A few days later I heard from his widow, who confirmed his wish. “He was fond of you. He felt you understood him.”
The Work
Honored beyond words, but not certain my skill set jibed with a sports story strip, I met with the Tribune Media Services man.
“I hope you’re not counting on me to also be the artist,” I said. “I couldn’t draw a gun.”
He assured me that the artist capable of imitating Jack Berrill’s work, who had filled in for him occasionally over the years, had already signed on.
He also informed me they would need a certain number of scripts every quarter that would consist of several self-contained stories, including detailed descriptions of what I wanted the artist to draw for each of the three panels every day, along with the dialogue.
Its Effect
For the next eight years, I did all I could to honor Jack Berrill’s legacy and do justice to his creation.

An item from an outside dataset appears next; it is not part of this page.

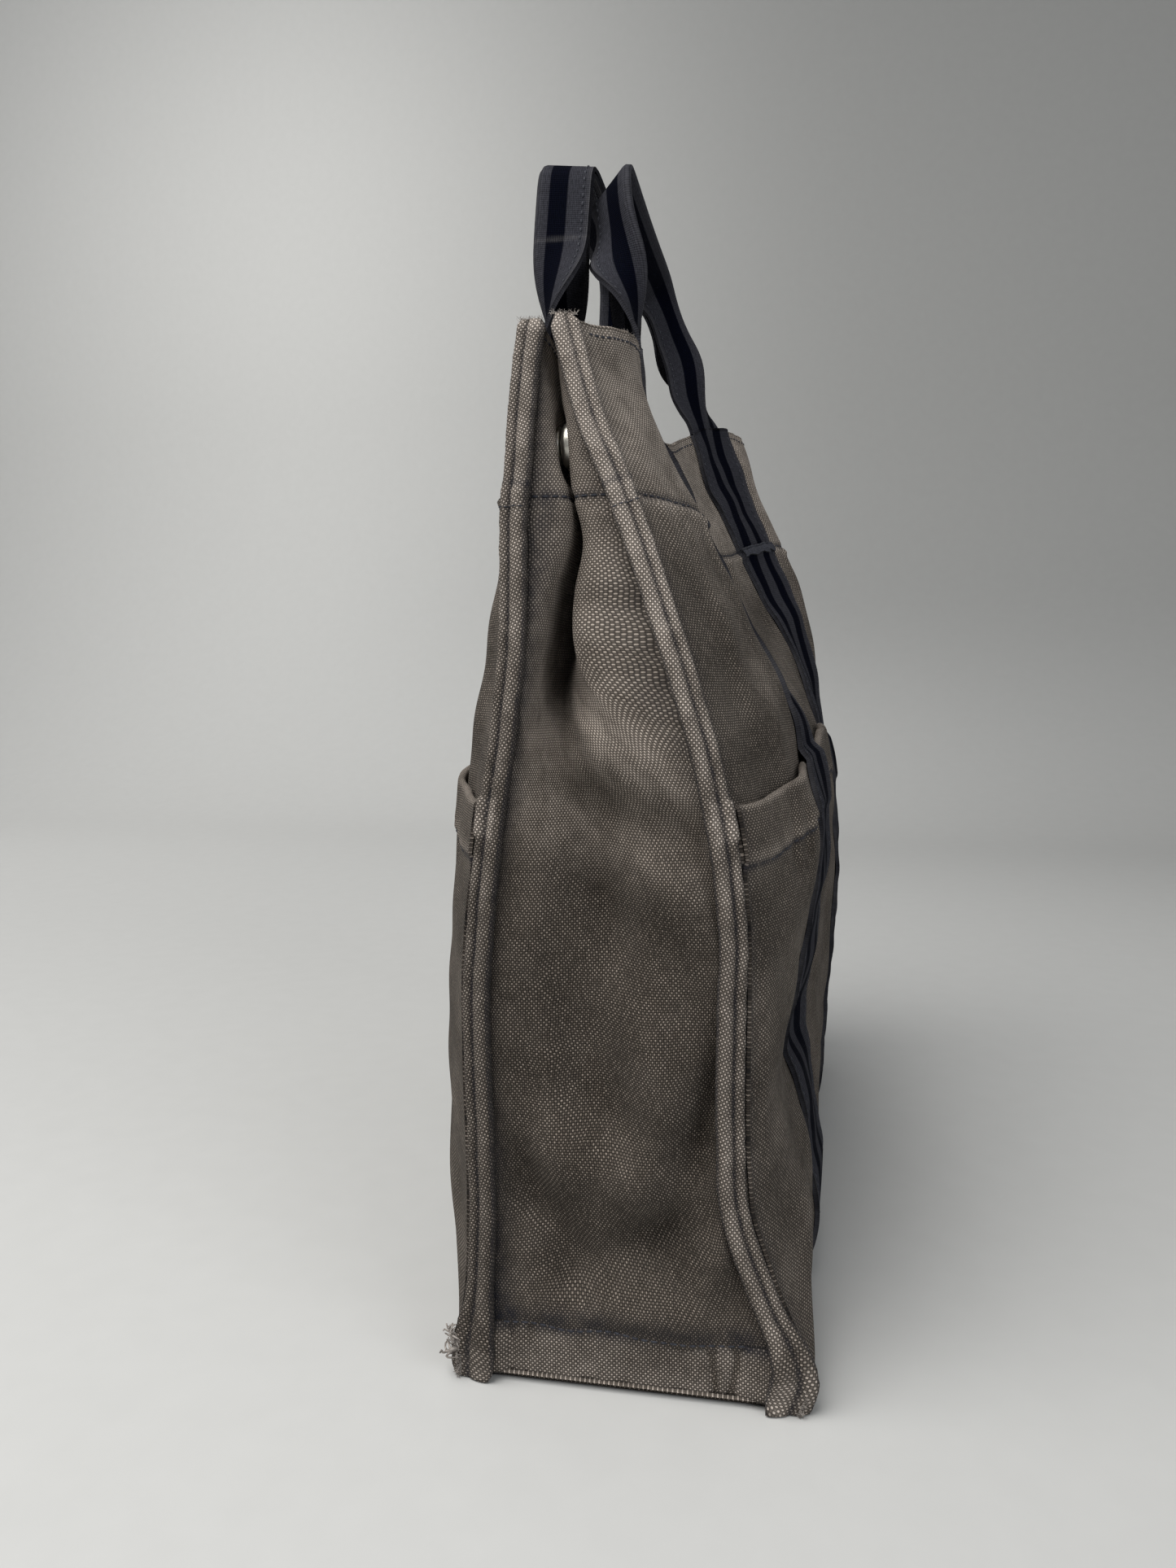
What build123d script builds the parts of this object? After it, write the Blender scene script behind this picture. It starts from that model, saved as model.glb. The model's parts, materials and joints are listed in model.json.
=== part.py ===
"""Canvas tote bag with webbing straps, folded webbing handles and press fasteners.

Millimetres, +Z up.  X runs along the bag from the left gusset to the right one, the front wall is
at -Y and the back wall at +Y.  The origin is the centre of the bottom's resting face.
"""
from build123d import *
import math
import os

# ---------------------------------------------------------------- driving dimensions
bag_length = 350.0          # seam to seam along the floor
base_width = 104.0          # front seam to back seam along the floor
mouth_height = 350.0        # floor to the top edge
end_lean = 15.0             # how far each end leans in at the top
mouth_pinch = 27.3          # where an end's two seams meet at the top, towards the back

canvas = 1.2                # canvas thickness
webbing = 1.8               # webbing thickness
layer_gap = 0.3             # between layers that are sewn together
seam_gap = 0.8              # between pieces of different bodies
bottom_thickness = 2.0
bottom_ply = 0.3            # sewn edge above the bottom

hem_depth = 60.0            # doubled band inside the mouth
pocket_height = 190.0       # floor to the pocket's mouth
pocket_foot = 10.0          # floor to the pocket's lower edge
pocket_gape = 9.0           # how far each pocket mouth stands open
pocket_inset = 4.0          # pocket's side edges, in from the wall's

strap_width = 40.0
strap_spacing = 144.0       # centre to centre
strap_foot = 14.0           # floor to the strap's lower end
tack_height = 3.0           # bar tack, along Z
tack_thickness = 1.0

handle_width = 20.0         # the webbing folded once lengthwise
handle_thickness = 4.0
handle_height = 92.0        # pivot to the top of the arch
handle_gap = 5.0            # pivot above the top edge
handle_taper = 6.0          # how far each leg leans in towards the other
handle_shoulder = 26.0      # radius of the arch's shoulders
handle_twist = 0.75         # share of the height over which the webbing turns a quarter
front_handle_lean = 24.0    # how far the front handle's top leans towards the back
back_handle_lean = -5.0     # the back handle's top leans a little towards the front

welt_width = 10.0           # double ridge at each upright seam
welt_depth = 4.4
welt_valley = 0.9           # depth of the stitched valley between its two cords
welt_foot = 1.4             # floor to the ridge's lower end
band_height = 18.0          # seam band at the foot of each gusset
band_thickness = 2.2
band_margin = 8.0           # band's ends, in from the base seams

pleat_depth = 60.0          # how far the gusset folds in at the top
pleat_closed = 2.2          # half gap inside the closed pleat
turn_run = 70.0             # length over which a wall swings out from its seam

snap_drop = 42.0            # top edge to the fastener's centre
snap_inset = 13.0           # fastener's centre, in from the cloth's edge
snap_diameter = 15.0
socket_thickness = 3.8
cap_thickness = 2.0
stud_flange_diameter = 12.5
stud_flange_thickness = 1.7
stud_diameter = 4.2
stud_length = 2.6
stud_clearance = 0.9        # radial, lets the stud leave along the wall's arc
rivet_diameter = 4.0
rivet_clearance = 0.05
snap_face_gap = 0.5         # between socket and stud flange
snap_window = 1.5           # clearance round a fastener in the gusset
snap_rise = 9.0             # height a fastener gains as its wall swings out

FRONT = "front"
BACK = "back"
OUT = {FRONT: -1.0, BACK: 1.0}

# At the top the two ridges of an end stand side by side.
seam_reach = base_width / 2 - (welt_width + seam_gap) / 2

# Share of the height, and how far the line stands in (+) or out (-) from the base seam there.
seam_line = {
    FRONT: [(0.0, 0.0), (0.04, -3.0), (0.11, 7.0), (0.18, 16.0), (0.27, 18.0), (0.47, 19.0),
            (0.61, 29.0), (0.76, 46.0), (0.90, 64.0), (1.0, seam_reach + mouth_pinch)],
    BACK: [(0.0, 0.0), (0.16, 2.0), (0.39, 0.0), (0.54, 5.0), (0.69, 11.0), (0.83, 11.5),
           (1.0, seam_reach - mouth_pinch)],
}
belly_line = {
    FRONT: [(0.0, 0.0), (0.06, -6.0), (0.14, -9.0), (0.30, -12.0), (0.43, -11.0), (0.54, -6.0),
            (0.69, 5.0), (0.81, 20.0), (0.88, 34.0), (1.0, 50.0)],
    BACK: [(0.0, 0.0), (0.05, -12.0), (0.14, -20.0), (0.30, -22.0), (0.43, -20.0), (0.54, -16.0),
           (0.68, -8.0), (0.83, 1.0), (1.0, 8.0)],
}
sway_line = [(0.0, 0.0), (0.3, 3.0), (0.5, 6.0), (0.7, 10.0), (0.85, 12.0), (1.0, 11.0)]
pleat_line = [(0.0, 0.0), (0.34, 0.0), (0.55, 0.34), (0.70, 0.70), (0.86, 0.92), (1.0, 1.0)]
close_line = [(0.0, 0.0), (0.46, 0.0), (0.62, 0.55), (0.76, 0.95), (0.86, 1.0), (1.0, 1.0)]

level_shares = [0.02, 0.04, 0.06, 0.09, 0.12, 0.18, 0.24, 0.30, 0.37, 0.43, 0.49, 0.61, 0.66, 0.71, 0.76,
                0.80, 0.86, 0.90, 0.95]
strap_step = 8.0            # height over which a strap steps down off the pocket's mouth


# ---------------------------------------------------------------- shape of the bag
def along(line, share):
    """A smooth curve through a line's stations."""
    share = min(max(share, line[0][0]), line[-1][0])
    last = len(line) - 1
    k = 0
    while k < last - 1 and share > line[k + 1][0]:
        k += 1

    def slope(i):
        low = line[max(i - 1, 0)]
        high = line[min(i + 1, last)]
        return (high[1] - low[1]) / (high[0] - low[0])

    run = line[k + 1][0] - line[k][0]
    t = (share - line[k][0]) / run
    rest = 1.0 - t
    start = line[k][1] * (1.0 + 2.0 * t) * rest**2 + slope(k) * run * t * rest**2
    stop = line[k + 1][1] * (1.0 + 2.0 * rest) * t**2 - slope(k + 1) * run * rest * t**2
    return start + stop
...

Writing novels and writing a story script are as different as prose and poetry. Every aspect of Gil Thorp had to be distilled to its bare minimum. What I remember most about those years—besides involving my three sons in coming up with story ideas—is cutting, cutting, cutting.
I strived every day to meticulously describe my vision for the artist while chopping dialogue to the bone.
That discipline became a refreshing break from the grueling ordeal of novel writing, yet I found it informed the whole of my career as a fiction writer. It continues to do so to this day.
No throat-clearing, no elaborate scene-setting, no flashbacks—just get after the story, get it down, and get out.
What Mr. Berrill taught me about the simple functions of each panel carried me through my learning curve and remain the blueprint for Gil Thorp to this day, though it has had a new writer/artist team for a dozen years.
It’s hard to believe we’re only a couple of years from the 60th anniversary of Jack Berrill’s first episode of Gil Thorp. I’ll celebrate that, not only because of his colossal creativity and talent, but also because of what it meant to me and my craft.